--- START OF Stored data ---
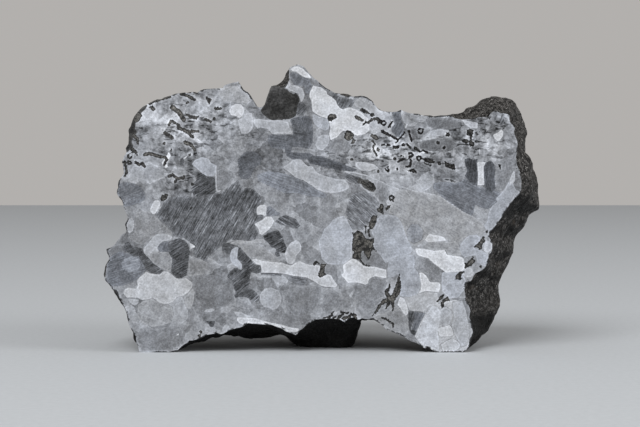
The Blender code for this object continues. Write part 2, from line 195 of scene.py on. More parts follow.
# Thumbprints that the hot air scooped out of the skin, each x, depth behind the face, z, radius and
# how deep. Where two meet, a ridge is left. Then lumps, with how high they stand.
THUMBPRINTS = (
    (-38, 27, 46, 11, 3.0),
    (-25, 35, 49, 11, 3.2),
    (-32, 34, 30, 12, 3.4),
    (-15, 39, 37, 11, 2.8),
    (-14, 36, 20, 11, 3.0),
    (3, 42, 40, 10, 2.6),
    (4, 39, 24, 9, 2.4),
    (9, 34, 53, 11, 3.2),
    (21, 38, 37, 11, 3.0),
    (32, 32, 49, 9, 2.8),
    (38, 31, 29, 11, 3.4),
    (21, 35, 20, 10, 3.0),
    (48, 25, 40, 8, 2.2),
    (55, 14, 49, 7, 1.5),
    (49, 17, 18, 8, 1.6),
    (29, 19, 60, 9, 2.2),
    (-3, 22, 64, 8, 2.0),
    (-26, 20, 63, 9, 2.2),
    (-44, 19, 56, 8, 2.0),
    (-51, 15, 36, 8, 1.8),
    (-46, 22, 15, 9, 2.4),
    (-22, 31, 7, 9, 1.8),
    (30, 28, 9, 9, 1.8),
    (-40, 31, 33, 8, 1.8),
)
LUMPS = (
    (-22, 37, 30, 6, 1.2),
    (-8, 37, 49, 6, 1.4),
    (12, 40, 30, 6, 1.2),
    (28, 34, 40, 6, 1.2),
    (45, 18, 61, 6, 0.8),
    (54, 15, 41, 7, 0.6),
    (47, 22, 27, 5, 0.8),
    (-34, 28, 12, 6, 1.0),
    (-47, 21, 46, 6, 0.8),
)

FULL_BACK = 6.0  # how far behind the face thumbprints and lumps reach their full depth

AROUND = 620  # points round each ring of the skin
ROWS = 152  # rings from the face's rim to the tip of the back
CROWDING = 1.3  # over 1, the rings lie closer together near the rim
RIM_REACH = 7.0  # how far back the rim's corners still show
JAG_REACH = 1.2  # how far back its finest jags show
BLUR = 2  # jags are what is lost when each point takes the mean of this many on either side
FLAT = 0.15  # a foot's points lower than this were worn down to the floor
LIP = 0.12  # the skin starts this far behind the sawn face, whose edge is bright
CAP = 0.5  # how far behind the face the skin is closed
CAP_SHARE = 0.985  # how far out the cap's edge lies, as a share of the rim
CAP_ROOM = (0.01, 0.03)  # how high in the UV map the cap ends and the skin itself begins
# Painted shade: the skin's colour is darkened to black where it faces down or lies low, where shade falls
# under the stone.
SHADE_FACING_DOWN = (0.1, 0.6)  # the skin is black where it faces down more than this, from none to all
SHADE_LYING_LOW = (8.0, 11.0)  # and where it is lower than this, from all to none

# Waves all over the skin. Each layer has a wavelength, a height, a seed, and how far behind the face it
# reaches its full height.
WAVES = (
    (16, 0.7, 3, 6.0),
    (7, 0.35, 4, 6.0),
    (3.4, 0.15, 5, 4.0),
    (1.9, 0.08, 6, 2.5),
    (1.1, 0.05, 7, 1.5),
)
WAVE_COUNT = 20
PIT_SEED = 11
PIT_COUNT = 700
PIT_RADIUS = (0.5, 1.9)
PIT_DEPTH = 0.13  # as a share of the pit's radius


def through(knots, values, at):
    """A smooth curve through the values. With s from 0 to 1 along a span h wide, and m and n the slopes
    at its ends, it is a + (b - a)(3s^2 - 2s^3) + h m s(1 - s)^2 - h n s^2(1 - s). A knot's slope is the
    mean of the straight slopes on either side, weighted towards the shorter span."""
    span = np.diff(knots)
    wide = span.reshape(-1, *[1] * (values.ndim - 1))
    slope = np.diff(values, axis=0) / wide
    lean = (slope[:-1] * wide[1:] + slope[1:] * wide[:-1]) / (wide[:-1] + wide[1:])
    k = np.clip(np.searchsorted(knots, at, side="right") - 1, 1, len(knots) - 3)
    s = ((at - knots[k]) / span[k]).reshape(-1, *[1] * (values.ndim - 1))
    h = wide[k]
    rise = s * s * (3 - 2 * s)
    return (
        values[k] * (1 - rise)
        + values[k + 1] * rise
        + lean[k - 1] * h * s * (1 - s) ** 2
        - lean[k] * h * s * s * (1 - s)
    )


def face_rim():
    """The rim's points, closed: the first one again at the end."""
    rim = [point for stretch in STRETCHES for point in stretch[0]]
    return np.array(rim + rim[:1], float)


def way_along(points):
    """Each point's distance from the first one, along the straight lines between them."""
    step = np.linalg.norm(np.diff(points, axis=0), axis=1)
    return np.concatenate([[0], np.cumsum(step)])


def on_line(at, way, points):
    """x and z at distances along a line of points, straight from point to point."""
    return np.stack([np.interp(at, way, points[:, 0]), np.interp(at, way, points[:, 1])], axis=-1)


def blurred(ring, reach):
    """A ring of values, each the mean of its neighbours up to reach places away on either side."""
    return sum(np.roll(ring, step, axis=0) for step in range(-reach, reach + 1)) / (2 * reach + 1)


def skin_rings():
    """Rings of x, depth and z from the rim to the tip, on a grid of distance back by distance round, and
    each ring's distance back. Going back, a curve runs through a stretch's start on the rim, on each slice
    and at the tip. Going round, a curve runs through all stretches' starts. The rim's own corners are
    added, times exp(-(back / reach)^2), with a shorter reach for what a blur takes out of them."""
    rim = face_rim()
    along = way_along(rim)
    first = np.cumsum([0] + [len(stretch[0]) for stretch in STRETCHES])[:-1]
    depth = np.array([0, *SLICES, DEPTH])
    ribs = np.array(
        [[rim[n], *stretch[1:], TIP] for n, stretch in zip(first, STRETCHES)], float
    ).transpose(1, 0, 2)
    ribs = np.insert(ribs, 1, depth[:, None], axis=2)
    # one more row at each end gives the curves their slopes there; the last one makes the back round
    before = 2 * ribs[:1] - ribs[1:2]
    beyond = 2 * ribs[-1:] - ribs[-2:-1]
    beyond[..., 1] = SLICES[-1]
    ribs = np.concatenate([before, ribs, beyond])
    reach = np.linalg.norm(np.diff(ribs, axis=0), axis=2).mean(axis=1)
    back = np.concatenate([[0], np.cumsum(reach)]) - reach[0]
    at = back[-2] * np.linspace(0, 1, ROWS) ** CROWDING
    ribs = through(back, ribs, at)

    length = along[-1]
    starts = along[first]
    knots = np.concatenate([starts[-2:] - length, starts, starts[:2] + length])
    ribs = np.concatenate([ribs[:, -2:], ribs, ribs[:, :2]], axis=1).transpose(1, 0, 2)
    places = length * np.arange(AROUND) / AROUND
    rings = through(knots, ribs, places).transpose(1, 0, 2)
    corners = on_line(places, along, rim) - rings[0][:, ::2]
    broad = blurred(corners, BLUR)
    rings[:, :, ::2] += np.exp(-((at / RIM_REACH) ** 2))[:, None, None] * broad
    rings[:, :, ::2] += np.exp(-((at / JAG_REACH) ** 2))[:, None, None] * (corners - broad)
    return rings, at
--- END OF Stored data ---
Give back exactly the material above from its opening line to the line bearing "FULL_BACK = 6.0".

Exercise output:
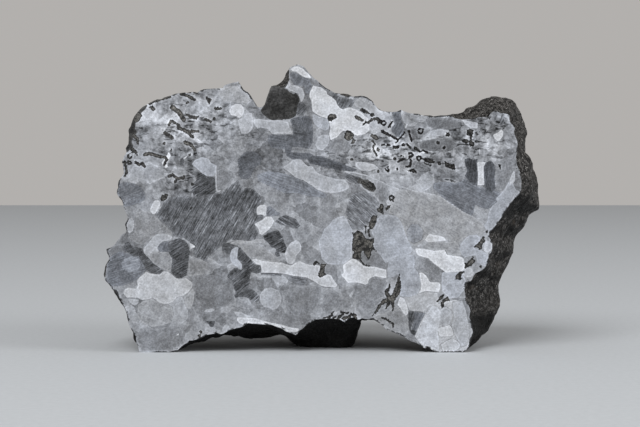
The Blender code for this object continues. Write part 2, from line 195 of scene.py on. More parts follow.
# Thumbprints that the hot air scooped out of the skin, each x, depth behind the face, z, radius and
# how deep. Where two meet, a ridge is left. Then lumps, with how high they stand.
THUMBPRINTS = (
    (-38, 27, 46, 11, 3.0),
    (-25, 35, 49, 11, 3.2),
    (-32, 34, 30, 12, 3.4),
    (-15, 39, 37, 11, 2.8),
    (-14, 36, 20, 11, 3.0),
    (3, 42, 40, 10, 2.6),
    (4, 39, 24, 9, 2.4),
    (9, 34, 53, 11, 3.2),
    (21, 38, 37, 11, 3.0),
    (32, 32, 49, 9, 2.8),
    (38, 31, 29, 11, 3.4),
    (21, 35, 20, 10, 3.0),
    (48, 25, 40, 8, 2.2),
    (55, 14, 49, 7, 1.5),
    (49, 17, 18, 8, 1.6),
    (29, 19, 60, 9, 2.2),
    (-3, 22, 64, 8, 2.0),
    (-26, 20, 63, 9, 2.2),
    (-44, 19, 56, 8, 2.0),
    (-51, 15, 36, 8, 1.8),
    (-46, 22, 15, 9, 2.4),
    (-22, 31, 7, 9, 1.8),
    (30, 28, 9, 9, 1.8),
    (-40, 31, 33, 8, 1.8),
)
LUMPS = (
    (-22, 37, 30, 6, 1.2),
    (-8, 37, 49, 6, 1.4),
    (12, 40, 30, 6, 1.2),
    (28, 34, 40, 6, 1.2),
    (45, 18, 61, 6, 0.8),
    (54, 15, 41, 7, 0.6),
    (47, 22, 27, 5, 0.8),
    (-34, 28, 12, 6, 1.0),
    (-47, 21, 46, 6, 0.8),
)

FULL_BACK = 6.0  # how far behind the face thumbprints and lumps reach their full depth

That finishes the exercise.